The idea is to extract the most granular level data from source systems and store in transactional fact tables and create periodic and accumulated facts based on that data by grouping data for different periods and stages. Populating these two types of fact tables needs additional ETL jobs. However, with Power BI, data is by default aggregated and implementing time series calculations are straight forward. Along with that, features such as Power BI aggregation, implementing and maintaining periodic and accumulated fact tables has become a resource overkill.

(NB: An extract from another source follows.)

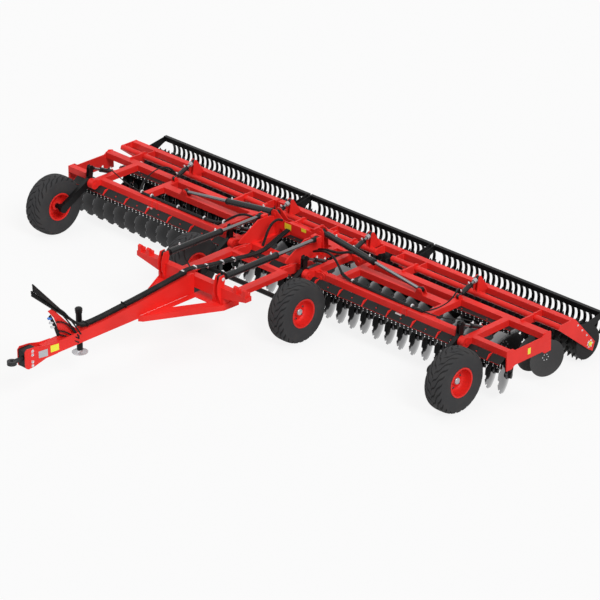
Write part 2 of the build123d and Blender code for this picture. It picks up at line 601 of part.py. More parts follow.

Precalculated Time Intelligence Columns

Implementing  calculated columns for time intelligence values such as YTD/MTD fields within is a common practice within traditional data warehousing. Since time series values are pre calculated, it does not incur any performance issues when business users query the DW. However, with Power BI, time calculations are easy to implement and vertipaq engine is capable of calculating these values on the fly in no time. Hence pre-calculated time series fields are no longer required in a data warehouse.

Table/Filed Naming

In data warehousing, we use to certain naming conventions when we name tables and fields and those naming conventions are only used among technical users. We never worry about how readable and how much it aligned with business terms as we know business users will never going to touch the DW. However, things has changed with Power BI as anyone can explore the DW now. Using suffix or prefix such as Dim/Facts to name tables makes business users life hard. Moreover, having camelCase, Pascal Case naming for tables, columns is not ideal and should use more readable business naming which can easily be identified by business users. Apart from that maintaining same names between primary keys and foreign keys helps to model in Power BI as it automatically creates relationships based on name and data type.

Date Dimension

Date dimension is the most important dimension in any data warehouse. In DW implementation, we maintain a separate ETL process to populate and update the date dimension. However, Power BI has multiple ways to implement a data dimension and it does not require any manual intervention from user. Therefore, unless there is a business requirement, I believe having and maintaining a data dimension is no longer mandatory if you are only using Power BI to analyze data in the DW.

ETL Audit Fields

Having audit information such as Data Load Date/Update Date is very helpful in fact tables as Power BI incremental refresh can leverage that information. Apart from that business users can have a visibility on how up to date their data is and when and who made changes to data. Therefore, they don’t require to comeback to IT team when there is any doubt on accuracy of the data.

Simple Calculations

When I was implementing DW back then, I used to store all the calculated fields within Fact tables irrespective of how simple/ complex those calculations are. Implementing calculated fields such as Min, Max, Average within ETL process and storing those fields in DW is no longer required as Power BI handles those calculations off-the-shelf.

Conclusion

If there is anything in this world which does not change is changing. Some of the DW concepts has changed and new concepts has come to play with the tools such as Power BI. When Power BI team add more features with the product, I believe that Data warehousing concepts will change even more in near future. Well, we might not need a data warehouse at all.

I hope this post gives you some idea on how Power BI has changed some of the traditional data warehousing concepts. Thanks for reading and stay safe. Cheers!